WHAT THE TASK ASKS. Reproduce all of the listing below without alteration.

ROWS.

Begin

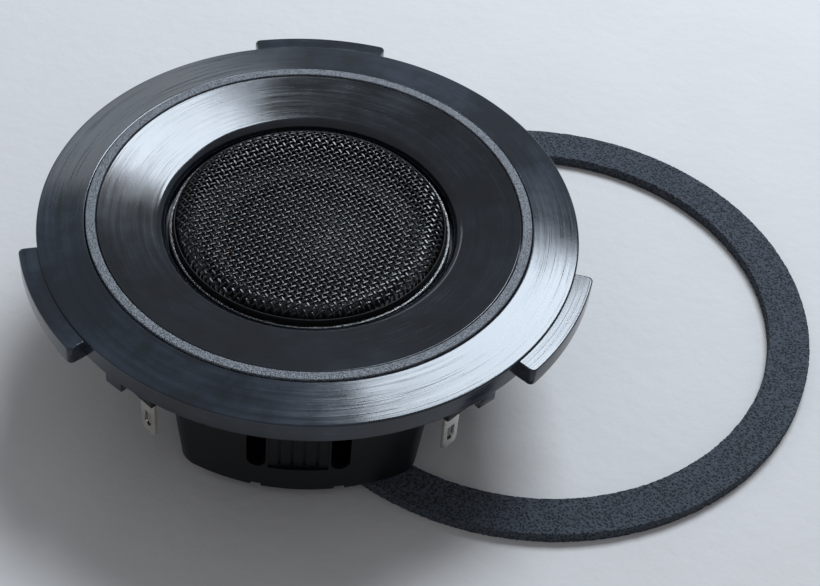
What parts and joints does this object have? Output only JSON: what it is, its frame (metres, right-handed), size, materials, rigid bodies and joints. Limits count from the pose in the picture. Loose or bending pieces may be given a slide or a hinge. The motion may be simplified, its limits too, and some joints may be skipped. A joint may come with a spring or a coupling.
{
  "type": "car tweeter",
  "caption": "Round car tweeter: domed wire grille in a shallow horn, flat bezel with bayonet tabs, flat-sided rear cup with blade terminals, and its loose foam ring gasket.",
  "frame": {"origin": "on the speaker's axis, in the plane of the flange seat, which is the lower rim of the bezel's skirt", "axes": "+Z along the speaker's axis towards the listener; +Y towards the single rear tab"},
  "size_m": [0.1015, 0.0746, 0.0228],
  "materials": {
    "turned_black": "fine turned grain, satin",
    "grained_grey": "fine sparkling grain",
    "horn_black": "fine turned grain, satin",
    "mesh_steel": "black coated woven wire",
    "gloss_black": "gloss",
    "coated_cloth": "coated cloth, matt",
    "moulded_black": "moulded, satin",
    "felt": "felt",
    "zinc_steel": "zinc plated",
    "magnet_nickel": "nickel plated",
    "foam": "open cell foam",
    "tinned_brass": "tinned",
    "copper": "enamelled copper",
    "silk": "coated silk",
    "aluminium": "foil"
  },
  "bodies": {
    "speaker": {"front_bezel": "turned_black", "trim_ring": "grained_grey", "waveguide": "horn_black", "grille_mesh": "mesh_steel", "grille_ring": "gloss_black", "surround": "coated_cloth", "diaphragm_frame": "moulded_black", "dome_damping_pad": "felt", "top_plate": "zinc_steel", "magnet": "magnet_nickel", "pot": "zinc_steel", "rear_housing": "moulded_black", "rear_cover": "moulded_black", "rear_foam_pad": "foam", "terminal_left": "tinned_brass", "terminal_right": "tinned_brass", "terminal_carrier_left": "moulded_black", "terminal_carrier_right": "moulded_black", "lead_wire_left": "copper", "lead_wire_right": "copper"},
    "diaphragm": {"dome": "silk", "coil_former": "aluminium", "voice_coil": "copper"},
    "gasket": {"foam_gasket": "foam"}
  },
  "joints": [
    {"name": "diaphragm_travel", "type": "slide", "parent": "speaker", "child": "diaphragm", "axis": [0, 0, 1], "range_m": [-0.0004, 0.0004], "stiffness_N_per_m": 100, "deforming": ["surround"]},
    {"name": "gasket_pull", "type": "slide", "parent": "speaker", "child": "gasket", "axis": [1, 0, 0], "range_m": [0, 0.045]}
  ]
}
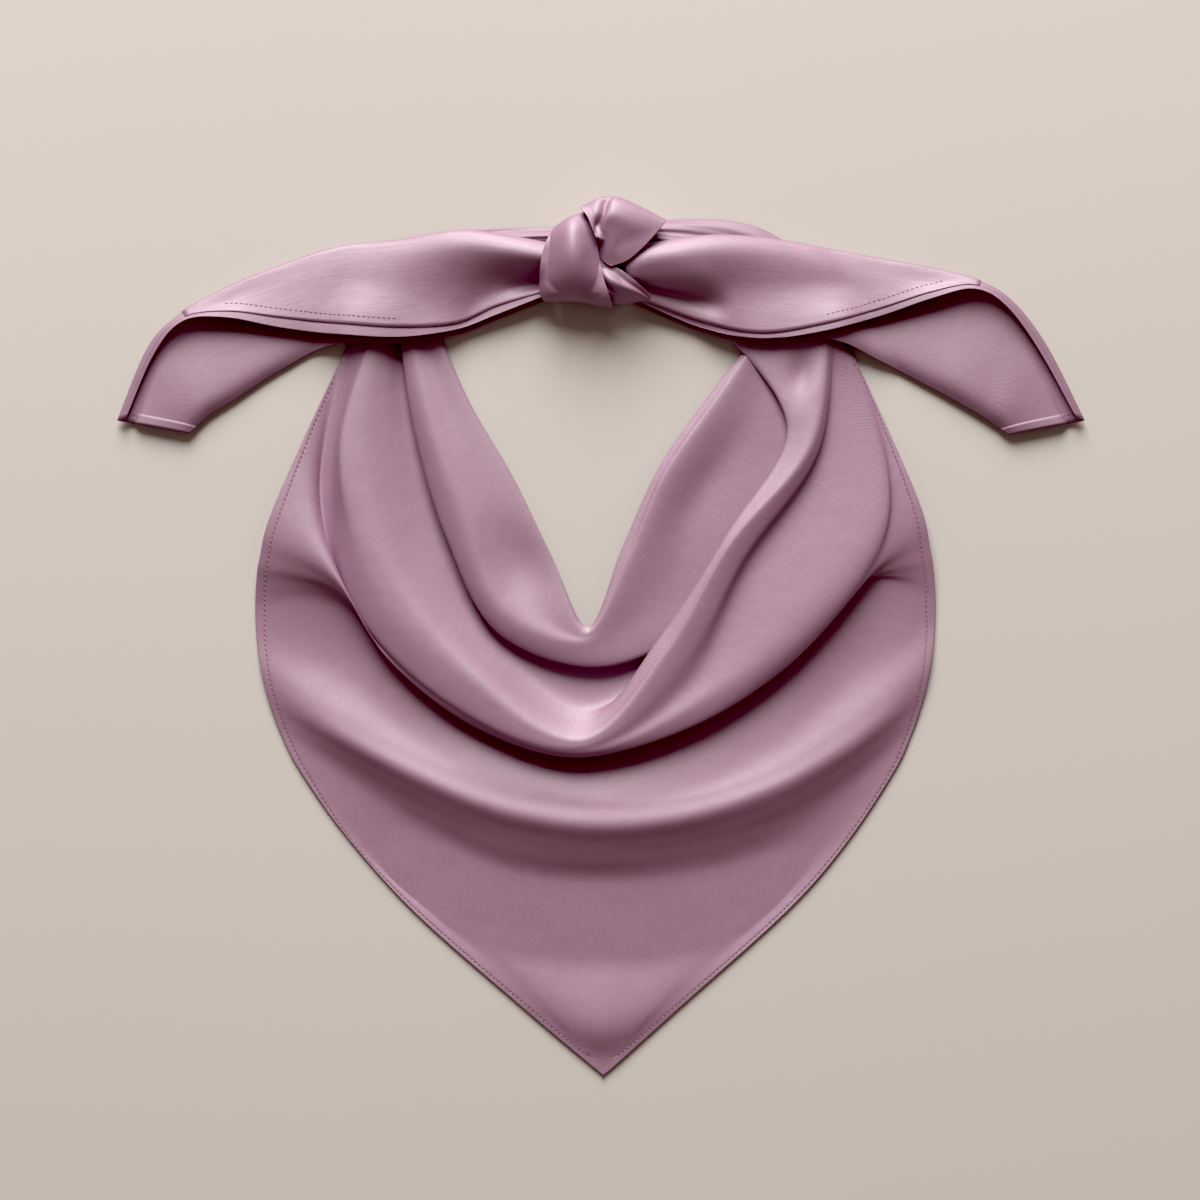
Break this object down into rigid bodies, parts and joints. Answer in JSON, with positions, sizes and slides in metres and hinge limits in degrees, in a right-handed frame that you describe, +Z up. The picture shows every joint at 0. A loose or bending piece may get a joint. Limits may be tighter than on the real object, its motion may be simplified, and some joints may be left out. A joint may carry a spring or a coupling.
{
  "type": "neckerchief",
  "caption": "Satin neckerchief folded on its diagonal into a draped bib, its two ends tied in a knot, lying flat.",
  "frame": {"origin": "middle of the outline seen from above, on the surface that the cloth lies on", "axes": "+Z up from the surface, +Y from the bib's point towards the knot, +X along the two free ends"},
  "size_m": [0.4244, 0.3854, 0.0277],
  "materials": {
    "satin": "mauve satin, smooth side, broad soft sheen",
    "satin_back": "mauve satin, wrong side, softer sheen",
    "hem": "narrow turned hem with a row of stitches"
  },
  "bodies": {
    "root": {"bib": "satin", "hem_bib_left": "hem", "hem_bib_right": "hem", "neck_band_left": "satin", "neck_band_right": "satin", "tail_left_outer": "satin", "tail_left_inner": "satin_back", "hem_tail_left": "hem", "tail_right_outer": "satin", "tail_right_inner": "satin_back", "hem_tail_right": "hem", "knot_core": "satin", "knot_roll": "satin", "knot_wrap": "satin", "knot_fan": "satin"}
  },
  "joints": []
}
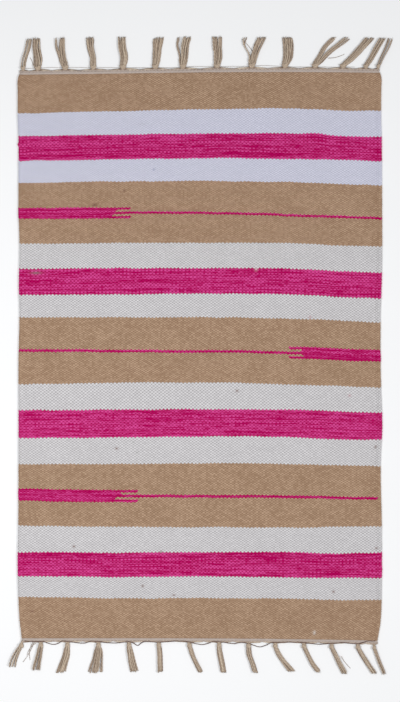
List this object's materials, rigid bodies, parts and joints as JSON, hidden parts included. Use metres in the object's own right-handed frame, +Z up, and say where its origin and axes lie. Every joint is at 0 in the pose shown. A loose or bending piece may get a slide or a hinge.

End

RESULT OF THE EXERCISE.
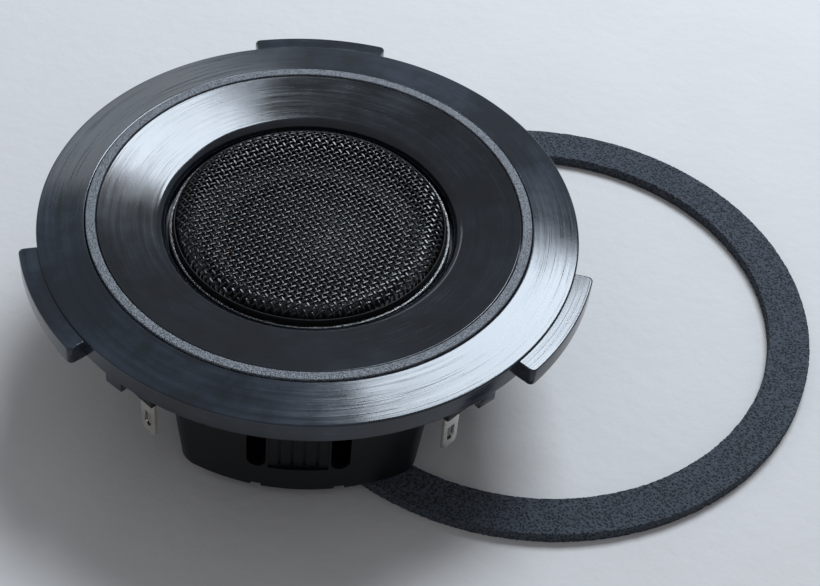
What parts and joints does this object have? Output only JSON: what it is, its frame (metres, right-handed), size, materials, rigid bodies and joints. Limits count from the pose in the picture. Loose or bending pieces may be given a slide or a hinge. The motion may be simplified, its limits too, and some joints may be skipped. A joint may come with a spring or a coupling.
{
  "type": "car tweeter",
  "caption": "Round car tweeter: domed wire grille in a shallow horn, flat bezel with bayonet tabs, flat-sided rear cup with blade terminals, and its loose foam ring gasket.",
  "frame": {"origin": "on the speaker's axis, in the plane of the flange seat, which is the lower rim of the bezel's skirt", "axes": "+Z along the speaker's axis towards the listener; +Y towards the single rear tab"},
  "size_m": [0.1015, 0.0746, 0.0228],
  "materials": {
    "turned_black": "fine turned grain, satin",
    "grained_grey": "fine sparkling grain",
    "horn_black": "fine turned grain, satin",
    "mesh_steel": "black coated woven wire",
    "gloss_black": "gloss",
    "coated_cloth": "coated cloth, matt",
    "moulded_black": "moulded, satin",
    "felt": "felt",
    "zinc_steel": "zinc plated",
    "magnet_nickel": "nickel plated",
    "foam": "open cell foam",
    "tinned_brass": "tinned",
    "copper": "enamelled copper",
    "silk": "coated silk",
    "aluminium": "foil"
  },
  "bodies": {
    "speaker": {"front_bezel": "turned_black", "trim_ring": "grained_grey", "waveguide": "horn_black", "grille_mesh": "mesh_steel", "grille_ring": "gloss_black", "surround": "coated_cloth", "diaphragm_frame": "moulded_black", "dome_damping_pad": "felt", "top_plate": "zinc_steel", "magnet": "magnet_nickel", "pot": "zinc_steel", "rear_housing": "moulded_black", "rear_cover": "moulded_black", "rear_foam_pad": "foam", "terminal_left": "tinned_brass", "terminal_right": "tinned_brass", "terminal_carrier_left": "moulded_black", "terminal_carrier_right": "moulded_black", "lead_wire_left": "copper", "lead_wire_right": "copper"},
    "diaphragm": {"dome": "silk", "coil_former": "aluminium", "voice_coil": "copper"},
    "gasket": {"foam_gasket": "foam"}
  },
  "joints": [
    {"name": "diaphragm_travel", "type": "slide", "parent": "speaker", "child": "diaphragm", "axis": [0, 0, 1], "range_m": [-0.0004, 0.0004], "stiffness_N_per_m": 100, "deforming": ["surround"]},
    {"name": "gasket_pull", "type": "slide", "parent": "speaker", "child": "gasket", "axis": [1, 0, 0], "range_m": [0, 0.045]}
  ]
}
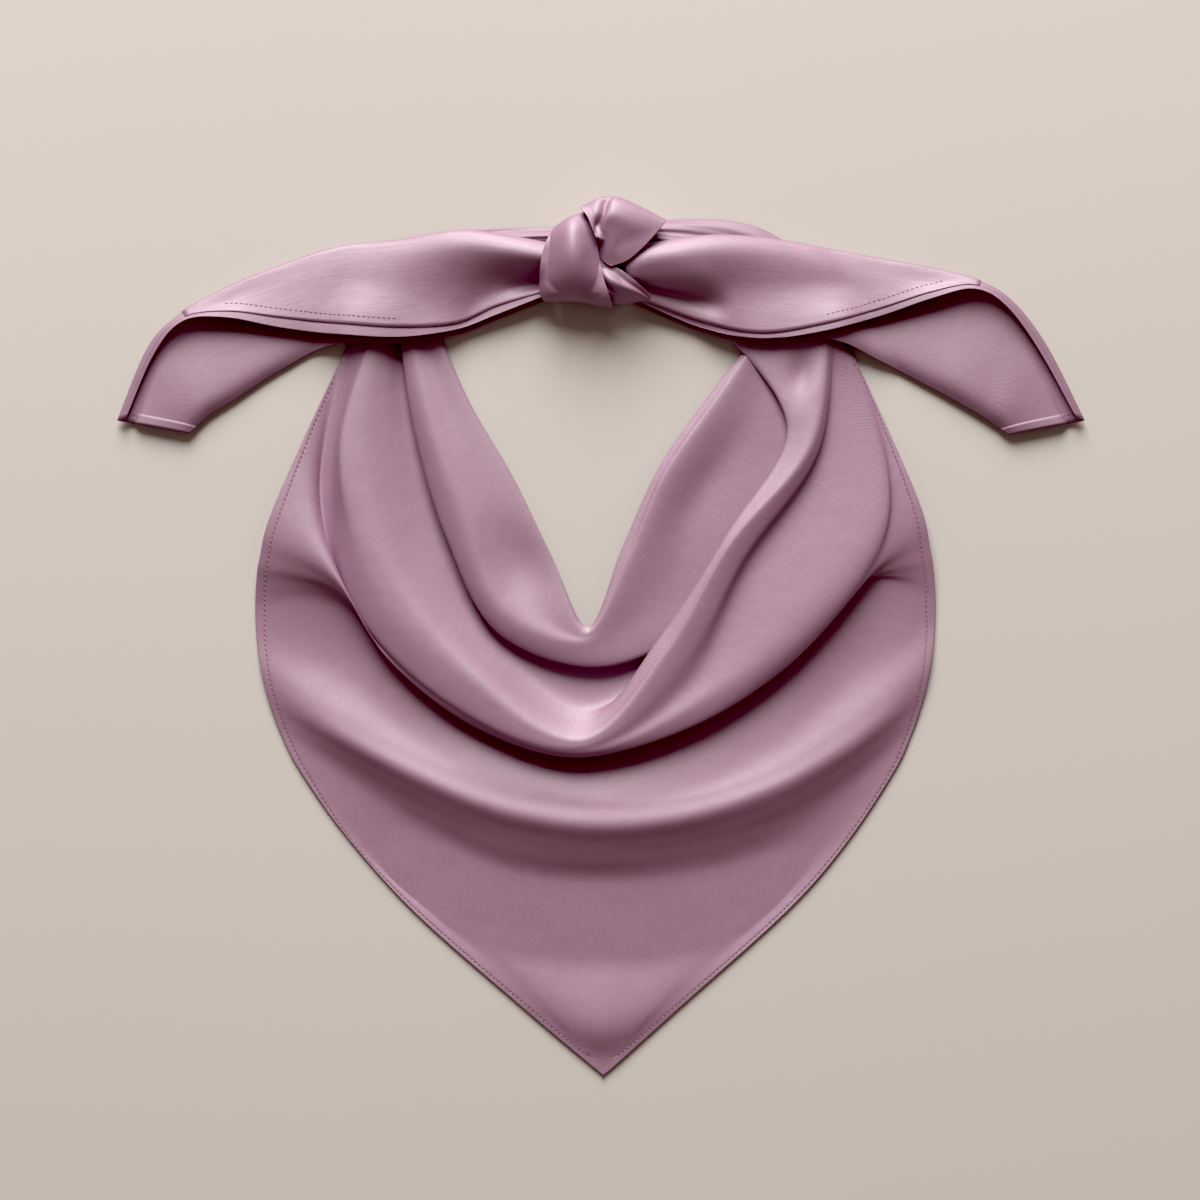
Break this object down into rigid bodies, parts and joints. Answer in JSON, with positions, sizes and slides in metres and hinge limits in degrees, in a right-handed frame that you describe, +Z up. The picture shows every joint at 0. A loose or bending piece may get a joint. Limits may be tighter than on the real object, its motion may be simplified, and some joints may be left out. A joint may carry a spring or a coupling.
{
  "type": "neckerchief",
  "caption": "Satin neckerchief folded on its diagonal into a draped bib, its two ends tied in a knot, lying flat.",
  "frame": {"origin": "middle of the outline seen from above, on the surface that the cloth lies on", "axes": "+Z up from the surface, +Y from the bib's point towards the knot, +X along the two free ends"},
  "size_m": [0.4244, 0.3854, 0.0277],
  "materials": {
    "satin": "mauve satin, smooth side, broad soft sheen",
    "satin_back": "mauve satin, wrong side, softer sheen",
    "hem": "narrow turned hem with a row of stitches"
  },
  "bodies": {
    "root": {"bib": "satin", "hem_bib_left": "hem", "hem_bib_right": "hem", "neck_band_left": "satin", "neck_band_right": "satin", "tail_left_outer": "satin", "tail_left_inner": "satin_back", "hem_tail_left": "hem", "tail_right_outer": "satin", "tail_right_inner": "satin_back", "hem_tail_right": "hem", "knot_core": "satin", "knot_roll": "satin", "knot_wrap": "satin", "knot_fan": "satin"}
  },
  "joints": []
}
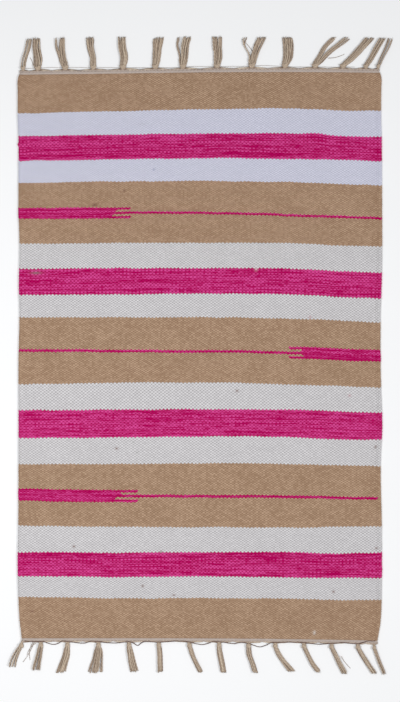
List this object's materials, rigid bodies, parts and joints as JSON, hidden parts included. Use metres in the object's own right-handed frame, +Z up, and say where its origin and axes lie. Every joint is at 0 in the pose shown. A loose or bending piece may get a slide or a hinge.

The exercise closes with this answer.